Nos anos 60, Daniel Boorstin criou um conceito muito apropriado a eventos encenados sem qualquer valor intrínseco, existindo apenas para criar notícias: pseudoacontecimento. Isso sintetiza bem aquilo que é uma rentrée política. No caso do PSD, a escolha do calendário acentua essa natureza artificial, porque a 14 de agosto ninguém estará disponível para ouvir falar de um regresso ao trabalho. Mas, no chão da Quarteira, os militantes sociais-democratas também não querem chamar ninguém para as rotinas do ano. O evento chama-se “Festa do Pontal” e os respetivos participantes estão ali em modo de férias: bem bronzeados e com um “dress code” bem descontraído. Por seu lado, os média, ávidos de notícias políticas, encontram aí uma oportunidade para preencherem substancialmente os seus alinhamentos. Reúnem-se, então, as condições perfeitas para um partido promover a sua propaganda: audiência disponível para ouvir e jornalistas e comentadores com tempo/espaço para ampliar a mensagem difundida.

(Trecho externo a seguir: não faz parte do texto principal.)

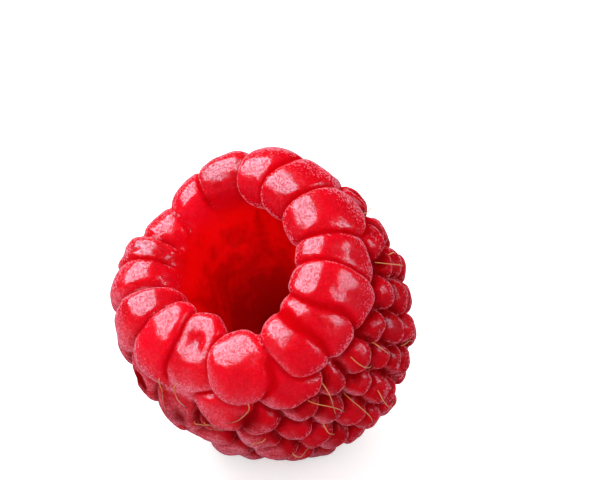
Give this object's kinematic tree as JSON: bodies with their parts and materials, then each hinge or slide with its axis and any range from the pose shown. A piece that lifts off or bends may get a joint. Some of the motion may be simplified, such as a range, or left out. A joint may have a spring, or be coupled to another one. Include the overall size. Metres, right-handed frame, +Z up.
{
  "type": "raspberry",
  "caption": "Ripe picked raspberry lying on its side: a blunt dome of small red drupelets, with long ones arched over the mouth of its empty core hollow.",
  "frame": {"origin": "on the surface that the fruit lies on, under the middle of its box", "axes": "+Z is up. The mouth of the hollow looks along -Y and up, about 45 degrees above the level. The fruit's own axis, from its tip to the middle of its mouth, lies in the YZ plane"},
  "size_m": [0.021, 0.0246, 0.0248],
  "materials": {
    "berry_skin": "ripe red fruit skin, satin, translucent, with fine pale down",
    "dried_styles": "thin dry golden-brown threads, brown at their ends"
  },
  "bodies": {
    "root": {"raspberry": "berry_skin"}
  },
  "joints": []
}
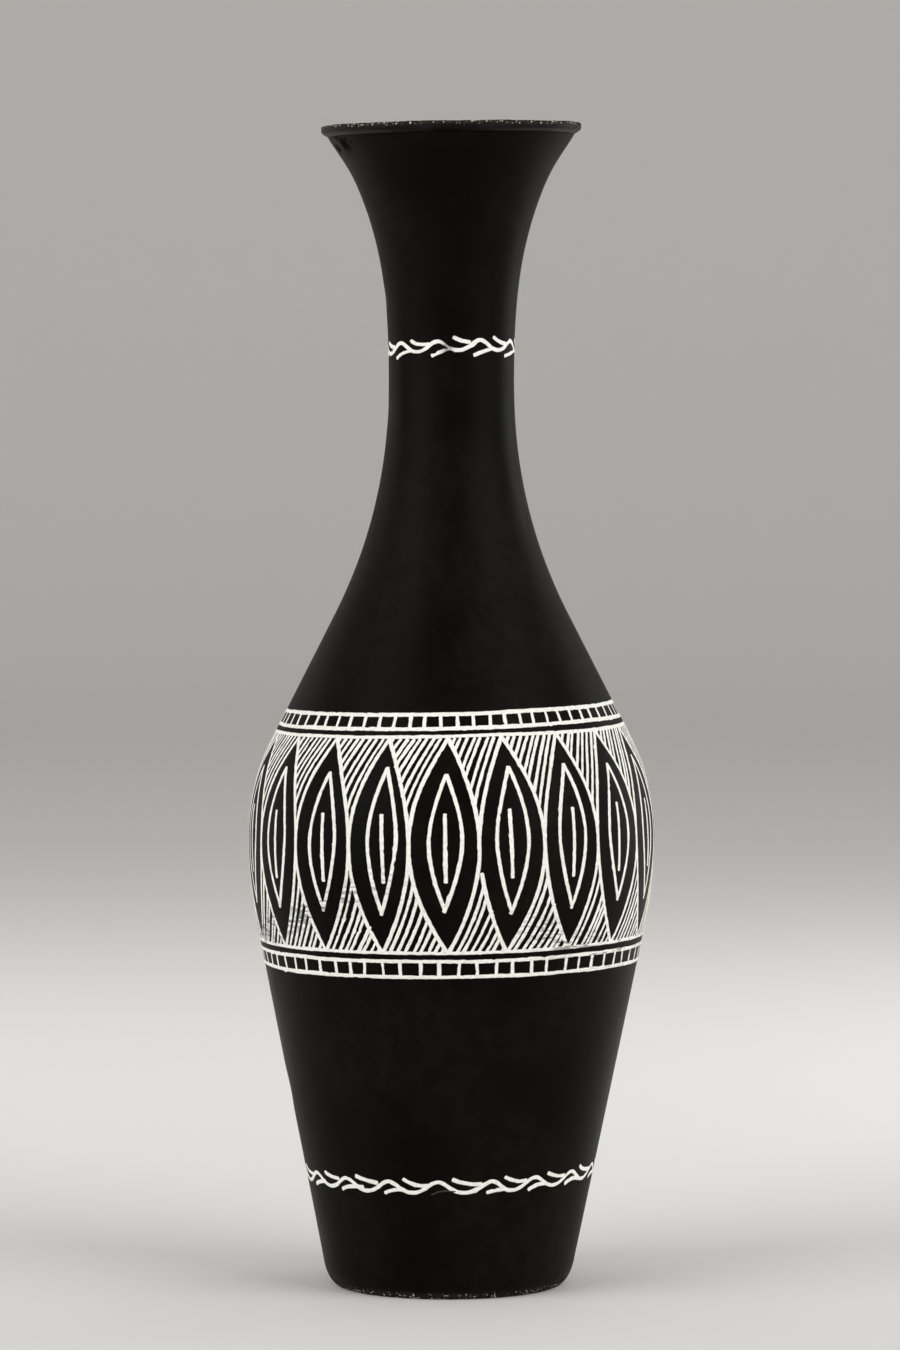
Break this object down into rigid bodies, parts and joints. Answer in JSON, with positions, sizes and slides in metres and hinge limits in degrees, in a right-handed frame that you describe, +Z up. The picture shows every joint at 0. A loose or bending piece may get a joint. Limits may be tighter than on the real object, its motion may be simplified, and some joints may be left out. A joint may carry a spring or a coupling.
{
  "type": "tall black clay vase",
  "caption": "Tall narrow-necked vase of burnished black clay with a flared mouth and white inlaid bands of vines, ladders and leaves.",
  "frame": {"origin": "centre of the flat underside of the foot, on the vase's axis", "axes": "+Z up along the vase's axis; -Y faces the viewer of the front, +X is the viewer's right; the front is only a choice, as the bands repeat all round"},
  "size_m": [0.1414, 0.1414, 0.4],
  "materials": {
    "black_clay": "satin",
    "white_inlay": "matte"
  },
  "bodies": {
    "root": {"base_pat": "black_clay", "lower_wall": "black_clay", "belly_wall": "black_clay", "shoulder_wall": "black_clay", "neck_wall": "black_clay", "mouth_flare": "black_clay", "lip_coil": "black_clay", "neck_vine_inlay": "white_inlay", "upper_ladder_inlay": "white_inlay", "leaf_field_inlay": "white_inlay", "lower_ladder_inlay": "white_inlay", "foot_vine_inlay": "white_inlay", "leaf_01_inlay": "white_inlay", "midrib_01_inlay": "white_inlay", "leaf_02_inlay": "white_inlay", "midrib_02_inlay": "white_inlay", "leaf_03_inlay": "white_inlay", "midrib_03_inlay": "white_inlay", "leaf_04_inlay": "white_inlay", "midrib_04_inlay": "white_inlay", "leaf_05_inlay": "white_inlay", "midrib_05_inlay": "white_inlay", "leaf_06_inlay": "white_inlay", "midrib_06_inlay": "white_inlay", "leaf_07_inlay": "white_inlay", "midrib_07_inlay": "white_inlay", "leaf_08_inlay": "white_inlay", "midrib_08_inlay": "white_inlay", "leaf_09_inlay": "white_inlay", "midrib_09_inlay": "white_inlay", "leaf_10_inlay": "white_inlay", "midrib_10_inlay": "white_inlay", "leaf_11_inlay": "white_inlay", "midrib_11_inlay": "white_inlay", "leaf_12_inlay": "white_inlay", "midrib_12_inlay": "white_inlay", "leaf_13_inlay": "white_inlay", "midrib_13_inlay": "white_inlay", "leaf_14_inlay": "white_inlay", "midrib_14_inlay": "white_inlay", "leaf_15_inlay": "white_inlay", "midrib_15_inlay": "white_inlay", "leaf_16_inlay": "white_inlay", "midrib_16_inlay": "white_inlay", "leaf_17_inlay": "white_inlay", "midrib_17_inlay": "white_inlay", "leaf_18_inlay": "white_inlay", "midrib_18_inlay": "white_inlay", "leaf_19_inlay": "white_inlay", "midrib_19_inlay": "white_inlay"}
  },
  "joints": []
}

Aos eventos festivos, como os do Pontal ou do Avante, os partidos juntam por vezes “universidades” ou “academias” de verão. Daquilo que por lá se debate pouco se sabe, porque o que importa é sempre o discurso do líder que faz uma espécie de conferência de encerramento que, ao contrário das reuniões científicas, não discute uma problemática, mas anuncia medidas (se for poder) ou desfia críticas (se for oposição). Sempre à hora dos noticiários das televisões, cumprindo assim um requisito estrutural do pseudoacontecimento.

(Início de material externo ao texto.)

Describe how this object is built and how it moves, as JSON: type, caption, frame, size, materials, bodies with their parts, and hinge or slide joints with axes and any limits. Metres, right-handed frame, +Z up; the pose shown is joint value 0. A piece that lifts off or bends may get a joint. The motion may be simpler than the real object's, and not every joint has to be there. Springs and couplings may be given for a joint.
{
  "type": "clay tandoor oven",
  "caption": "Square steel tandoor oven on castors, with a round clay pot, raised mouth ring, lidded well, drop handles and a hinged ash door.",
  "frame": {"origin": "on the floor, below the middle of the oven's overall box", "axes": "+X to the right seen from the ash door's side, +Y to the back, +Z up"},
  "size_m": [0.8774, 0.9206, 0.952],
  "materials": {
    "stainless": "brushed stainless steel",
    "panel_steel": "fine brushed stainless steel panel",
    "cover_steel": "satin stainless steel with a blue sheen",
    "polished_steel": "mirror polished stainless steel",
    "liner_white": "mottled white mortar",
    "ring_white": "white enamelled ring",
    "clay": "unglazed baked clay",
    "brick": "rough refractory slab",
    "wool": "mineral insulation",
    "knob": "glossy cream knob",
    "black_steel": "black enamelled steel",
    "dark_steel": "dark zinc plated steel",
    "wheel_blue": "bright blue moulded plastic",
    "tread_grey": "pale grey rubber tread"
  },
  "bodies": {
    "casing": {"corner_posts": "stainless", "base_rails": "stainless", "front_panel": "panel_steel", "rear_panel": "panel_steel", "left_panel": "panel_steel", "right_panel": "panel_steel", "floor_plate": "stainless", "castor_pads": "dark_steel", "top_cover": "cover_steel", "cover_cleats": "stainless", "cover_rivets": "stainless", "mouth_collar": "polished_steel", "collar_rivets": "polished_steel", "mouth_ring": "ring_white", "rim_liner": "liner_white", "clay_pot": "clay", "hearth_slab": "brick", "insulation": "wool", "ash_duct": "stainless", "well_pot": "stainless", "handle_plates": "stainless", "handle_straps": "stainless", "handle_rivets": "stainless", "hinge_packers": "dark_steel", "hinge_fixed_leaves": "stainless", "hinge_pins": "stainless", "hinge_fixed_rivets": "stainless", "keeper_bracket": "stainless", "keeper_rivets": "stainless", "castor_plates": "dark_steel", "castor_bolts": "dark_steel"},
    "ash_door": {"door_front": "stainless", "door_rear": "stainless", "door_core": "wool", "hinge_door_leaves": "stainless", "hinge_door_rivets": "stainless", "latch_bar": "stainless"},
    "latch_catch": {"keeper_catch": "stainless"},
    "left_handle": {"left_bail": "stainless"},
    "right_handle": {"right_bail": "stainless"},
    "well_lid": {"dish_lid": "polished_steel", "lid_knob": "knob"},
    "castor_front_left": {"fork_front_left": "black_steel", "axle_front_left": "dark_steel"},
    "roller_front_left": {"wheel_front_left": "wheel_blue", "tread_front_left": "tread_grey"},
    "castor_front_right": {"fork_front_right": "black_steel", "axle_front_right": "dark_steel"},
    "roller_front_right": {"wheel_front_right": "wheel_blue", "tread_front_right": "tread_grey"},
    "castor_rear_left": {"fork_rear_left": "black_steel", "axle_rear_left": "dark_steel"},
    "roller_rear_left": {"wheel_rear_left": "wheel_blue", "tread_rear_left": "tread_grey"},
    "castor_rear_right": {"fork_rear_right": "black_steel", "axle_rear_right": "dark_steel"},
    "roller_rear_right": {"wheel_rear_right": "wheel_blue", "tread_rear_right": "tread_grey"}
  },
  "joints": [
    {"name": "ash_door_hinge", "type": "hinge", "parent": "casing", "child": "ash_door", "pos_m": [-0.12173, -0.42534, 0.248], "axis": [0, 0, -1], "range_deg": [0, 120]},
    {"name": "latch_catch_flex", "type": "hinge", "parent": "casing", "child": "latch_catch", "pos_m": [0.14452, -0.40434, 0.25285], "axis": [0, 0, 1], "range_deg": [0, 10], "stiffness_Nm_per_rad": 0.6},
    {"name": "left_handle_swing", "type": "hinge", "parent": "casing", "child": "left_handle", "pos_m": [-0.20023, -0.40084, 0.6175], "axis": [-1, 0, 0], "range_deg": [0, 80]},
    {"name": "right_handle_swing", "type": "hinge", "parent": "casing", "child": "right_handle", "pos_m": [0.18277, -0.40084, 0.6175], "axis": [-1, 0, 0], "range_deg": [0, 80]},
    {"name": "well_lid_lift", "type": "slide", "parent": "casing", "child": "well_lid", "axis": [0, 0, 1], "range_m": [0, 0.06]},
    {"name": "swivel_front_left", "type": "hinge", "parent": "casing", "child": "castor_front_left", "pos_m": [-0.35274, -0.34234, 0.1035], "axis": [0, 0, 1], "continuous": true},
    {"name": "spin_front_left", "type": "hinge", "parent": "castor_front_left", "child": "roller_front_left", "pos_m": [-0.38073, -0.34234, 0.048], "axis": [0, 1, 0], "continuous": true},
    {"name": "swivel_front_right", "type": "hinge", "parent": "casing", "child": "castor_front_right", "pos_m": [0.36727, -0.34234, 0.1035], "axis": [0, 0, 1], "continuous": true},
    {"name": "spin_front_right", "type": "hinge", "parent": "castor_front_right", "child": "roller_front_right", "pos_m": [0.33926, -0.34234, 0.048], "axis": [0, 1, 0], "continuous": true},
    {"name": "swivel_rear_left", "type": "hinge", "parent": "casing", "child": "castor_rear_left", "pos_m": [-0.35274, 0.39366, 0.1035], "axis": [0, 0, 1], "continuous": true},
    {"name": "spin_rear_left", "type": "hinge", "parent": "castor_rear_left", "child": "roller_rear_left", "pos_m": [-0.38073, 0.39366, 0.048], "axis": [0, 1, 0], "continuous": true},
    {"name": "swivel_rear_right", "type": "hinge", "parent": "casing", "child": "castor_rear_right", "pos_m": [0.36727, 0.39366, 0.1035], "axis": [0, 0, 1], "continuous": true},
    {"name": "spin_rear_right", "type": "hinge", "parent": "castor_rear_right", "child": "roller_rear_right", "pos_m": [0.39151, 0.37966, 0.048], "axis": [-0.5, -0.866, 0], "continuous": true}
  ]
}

Este ano, o PSD já deu o pontapé de saída com a tradicional festa do Pontal que agora se faz na Quarteira. A partir do Algarve, Luís Montenegro falou, sobretudo, para pensionistas que não têm dinheiro para ir de férias, para utentes do SNS que precisam de cuidados de saúde e, claro, para os partidos da oposição. Não faltará muito para os outros líderes partidários saltarem para o palco e entoarem as suas mensagens em registo disruptivo.

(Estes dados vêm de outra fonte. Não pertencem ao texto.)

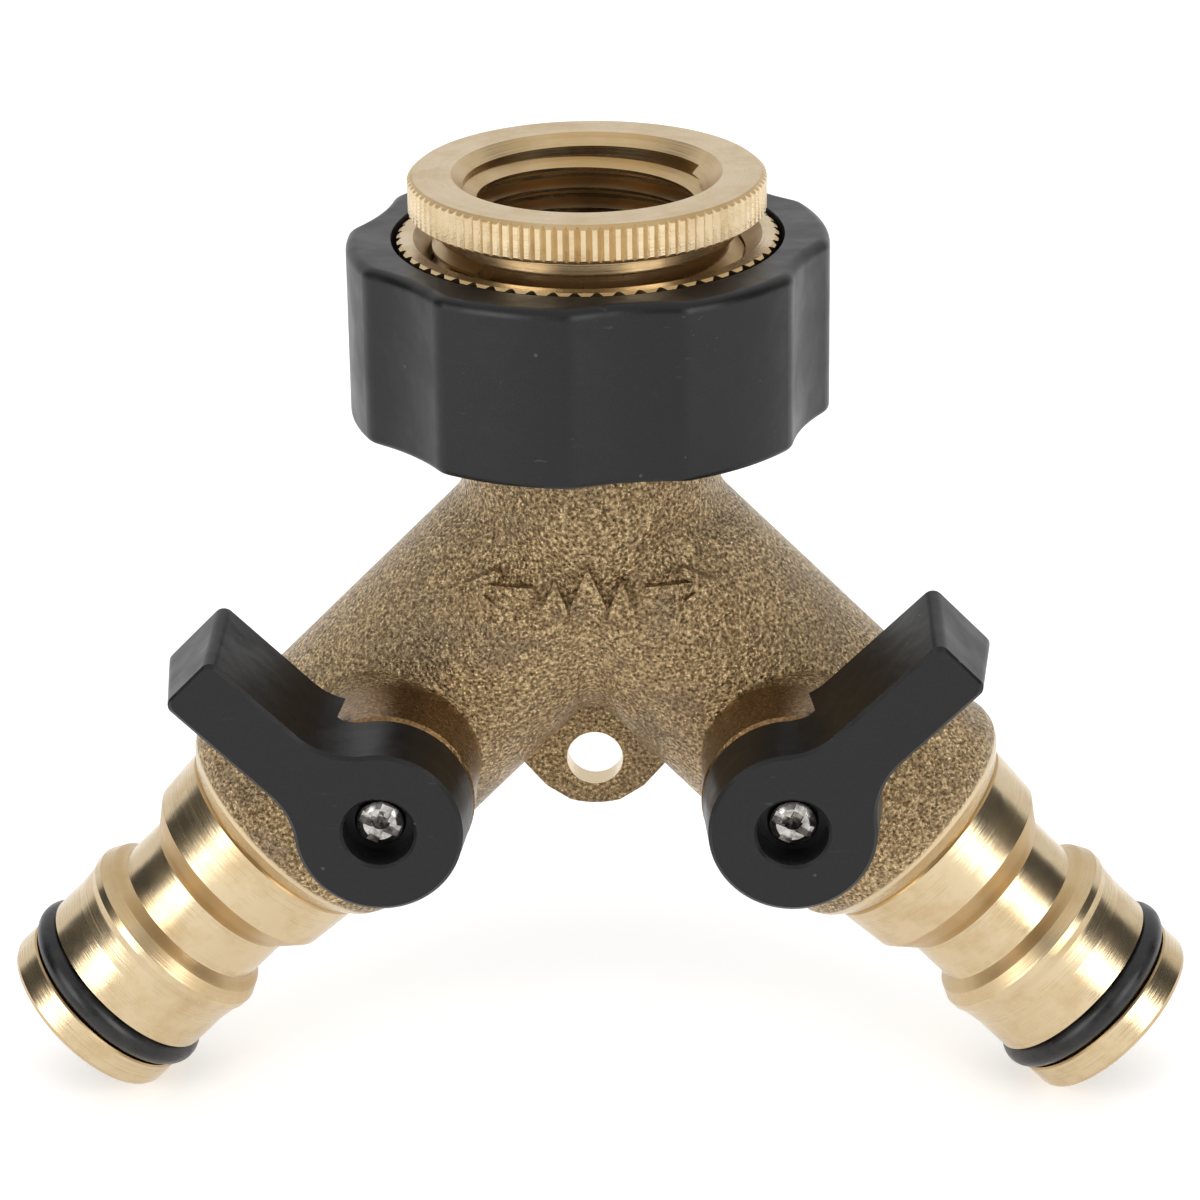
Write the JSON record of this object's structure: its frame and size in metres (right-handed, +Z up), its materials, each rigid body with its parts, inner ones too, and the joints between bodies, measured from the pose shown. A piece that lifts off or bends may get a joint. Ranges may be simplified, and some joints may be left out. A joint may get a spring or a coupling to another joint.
{
  "type": "hose splitter",
  "caption": "Two-way brass hose splitter: swivel-nut tap inlet with a thread adapter, and a lever ball valve with a quick-click tail on each leg.",
  "frame": {"origin": "on the inlet axis, on the top face of the adapter's washer, where a tap's spout end seats", "axes": "+Z up out of the inlet along its axis, -Y the front with the levers, +X right as seen from the front"},
  "size_m": [0.1052, 0.0455, 0.0856],
  "materials": {
    "cast_brass": "rough sand-cast skin, matte with bright grains",
    "turned_brass": "fine-turned, bright",
    "plated_steel": "bright nickel plate",
    "spring_steel": "satin",
    "black_plastic": "satin moulded nylon",
    "black_rubber": "matte",
    "ptfe": "smooth white PTFE"
  },
  "bodies": {
    "casting": {"splitter_body": "cast_brass", "snap_ring": "spring_steel", "nut_washer": "black_rubber", "left_seat_inner": "ptfe", "left_seat_outer": "ptfe", "left_spigot": "turned_brass", "left_body_o_ring": "black_rubber", "left_spigot_o_ring": "black_rubber", "right_seat_inner": "ptfe", "right_seat_outer": "ptfe", "right_spigot": "turned_brass", "right_body_o_ring": "black_rubber", "right_spigot_o_ring": "black_rubber"},
    "swivel_nut": {"inlet_nut": "turned_brass", "nut_cover": "black_plastic"},
    "adapter_seal": {"adapter_washer": "black_rubber"},
    "adapter": {"thread_adapter": "turned_brass"},
    "left_valve": {"left_lever": "black_plastic", "left_lever_screw": "plated_steel", "left_stem": "turned_brass", "left_ball": "plated_steel", "left_stem_washer": "ptfe", "left_stem_o_rings": "black_rubber"},
    "right_valve": {"right_lever": "black_plastic", "right_lever_screw": "plated_steel", "right_stem": "turned_brass", "right_ball": "plated_steel", "right_stem_washer": "ptfe", "right_stem_o_rings": "black_rubber"}
  },
  "joints": [
    {"name": "nut_swivel", "type": "hinge", "parent": "casting", "child": "swivel_nut", "pos_m": [0, 0, 0], "axis": [0, 0, 1], "continuous": true},
    {"name": "adapter_lift", "type": "slide", "parent": "swivel_nut", "child": "adapter_seal", "axis": [0, 0, 1], "range_m": [0, 0.00726]},
    {"name": "adapter_screw", "type": "hinge", "parent": "adapter_seal", "child": "adapter", "pos_m": [0, 0, 0], "axis": [0, 0, 1], "range_deg": [0, 1440]},
    {"name": "left_lever", "type": "hinge", "parent": "casting", "child": "left_valve", "pos_m": [-0.01729, 0, -0.04079], "axis": [0, -1, 0], "range_deg": [0, 90]},
    {"name": "right_lever", "type": "hinge", "parent": "casting", "child": "right_valve", "pos_m": [0.01729, 0, -0.04079], "axis": [0, 1, 0], "range_deg": [0, 90]}
  ],
  "couplings": [
    {"joint": "adapter_lift", "follows": "adapter_screw", "m_per_rad": 0.00028871}
  ]
}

Com a aprovação do Orçamento do Estado para breve e com as eleições autárquicas em pré-aquecimento, seria expectável que ambos os tópicos estivessem presentes nos discursos dos líderes partidários. Luís Montenegro evitou-os. Porque são muito sensíveis. E estas rentrées políticas não servem para falar do mais importante, mas daquilo que é mais conveniente propagandear.